In our previous studies, we looked at Work Done and Energy Stores. We know that energy can be moved from one place to another, but we haven’t talked about how fast that happens. Think about it: two hikers might climb the same mountain (doing the same amount of work), but the one who sprints to the top is definitely more "powerful" than the one who takes five hours. In this chapter, we’ll explore how to measure the rate of energy transfer and why no machine is ever perfect. Let's dive in!

1. Defining Power: Energy with a Stopwatch

In Physics, Power is defined as the rate of energy transfer. It can also be described as the rate of doing work.

Whenever you see the word "rate" in Physics, you should immediately think: "Divide by time!"

The Formula

Mathematically, we express Power \( P \) as:

\( P = \frac{W}{t} \) or \( P = \frac{\Delta E}{t} \)

Where:
- \( P \) is Power measured in Watts (W)
- \( W \) is Work Done or \( \Delta E \) is Energy Transferred in Joules (J)
- \( t \) is Time taken in seconds (s)

Units Matter!

The SI unit for power is the Watt (W).
1 Watt = 1 Joule per second (1 J s\(^{-1}\)).

Memory Aid: Think of a 60W lightbulb. It is converting 60 Joules of electrical energy into light and heat every single second!

Quick Review:
- Power is a scalar quantity (it has magnitude but no direction).
- Common prefixes: 1 kilowatt (kW) = \( 10^3 \) W; 1 megawatt (MW) = \( 10^6 \) W.

Takeaway: Power tells us how quickly work is being done. High power means a lot of energy is moved in a very short time.

2. Mechanical Power: Force meets Velocity

Sometimes, we want to calculate the power of a moving object, like a car cruising down a highway or an elevator lifting passengers. There is a very handy relationship between Power, Force, and Velocity.

Step-by-Step Derivation

Don’t worry if derivations seem scary; this one is quite logical:
1. Start with the definition of Power: \( P = \frac{W}{t} \)
2. We know that Work Done \( W = F \times s \) (Force \(\times\) displacement)
3. Substitute Work into the Power formula: \( P = \frac{F \times s}{t} \)
4. Since Velocity \( v = \frac{s}{t} \), we can replace that part of the formula!

The Result:
\( P = Fv \)

Important Note: This formula only works when the Force is in the same direction as the Velocity. If a car is moving at a constant velocity, the power provided by the engine is used to overcome resistive forces (like air resistance and friction).

Real-World Example

Imagine a cyclist pedaling against a constant wind resistance of 40 N. If the cyclist moves at a steady speed of 10 m s\(^{-1}\), the power they are producing is:
\( P = Fv = 40 \times 10 = 400 \) W.

Takeaway: For a constant force acting on an object moving at a constant speed, Power = Force \(\times\) Velocity.

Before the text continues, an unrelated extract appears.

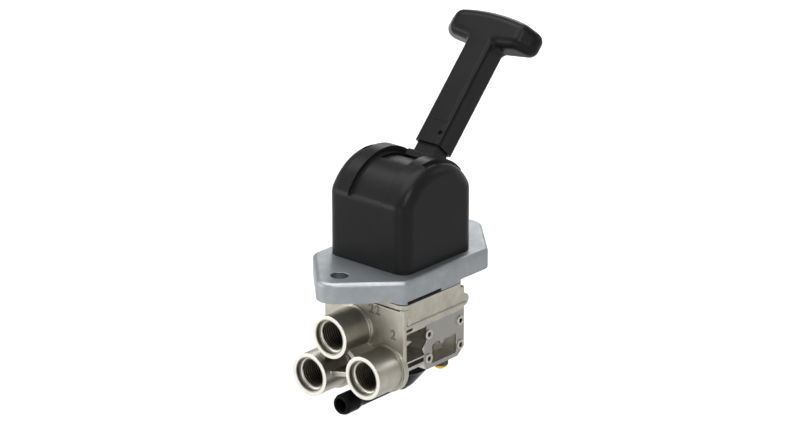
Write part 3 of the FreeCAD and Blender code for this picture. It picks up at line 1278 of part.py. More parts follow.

3. Efficiency: Why We Can’t Have Nice Things (Perfectly)

In an ideal world, all the energy we put into a machine would come out as useful work. Unfortunately, the real world involves friction, air resistance, and electrical resistance. These cause energy to be "lost" to the surroundings, usually in the form of heat (thermal energy).

What is Efficiency?

Efficiency is a measure of how much of the total energy put into a system actually ends up as useful energy output.

The Formula

Efficiency is usually expressed as a ratio or a percentage:
\( \text{Efficiency} = \frac{\text{Useful Energy Output}}{\text{Total Energy Input}} \times 100\% \)
or
\( \text{Efficiency} = \frac{\text{Useful Power Output}}{\text{Total Power Input}} \times 100\% \)

Did you know?
An old-fashioned incandescent lightbulb has an efficiency of only about 5%. This means for every 100 J of electricity you pay for, 95 J is wasted as heat, and only 5 J actually lights up the room!

Solving Problems with Efficiency

When solving H2 Physics problems, always identify:
1. Total Input: The energy/power being supplied (e.g., from a battery or fuel).
2. Useful Output: The energy/power doing the job we want (e.g., lifting a weight or moving a car).
3. Wasted Energy: The difference between Input and Useful Output (usually heat or sound).

Common Mistake to Avoid: Efficiency can never be greater than 1 (or 100%). If your calculation gives you 120%, check your math—you might have swapped the Input and Output values!

Takeaway: Efficiency tells us how "good" a machine is at its job. No real machine is 100% efficient due to energy losses to the environment.

4. Summary Checklist for the Exam

Before you move on, make sure you can do the following:

• Define Power as the rate of work done or energy transfer.
• Recall the unit Watt and its definition in base units (\( \text{kg m}^2 \text{s}^{-3} \)).
• Apply \( P = \frac{W}{t} \) to various scenarios.
• Use \( P = Fv \) for mechanical systems, ensuring force and velocity are in the same direction.
• Calculate Efficiency using energy or power values.
• Explain that energy losses (like heat due to friction) are the reason efficiency is always less than 100%.

Keep practicing! Power and efficiency are the bridges between pure energy theory and how machines actually work in the real world. You've got this!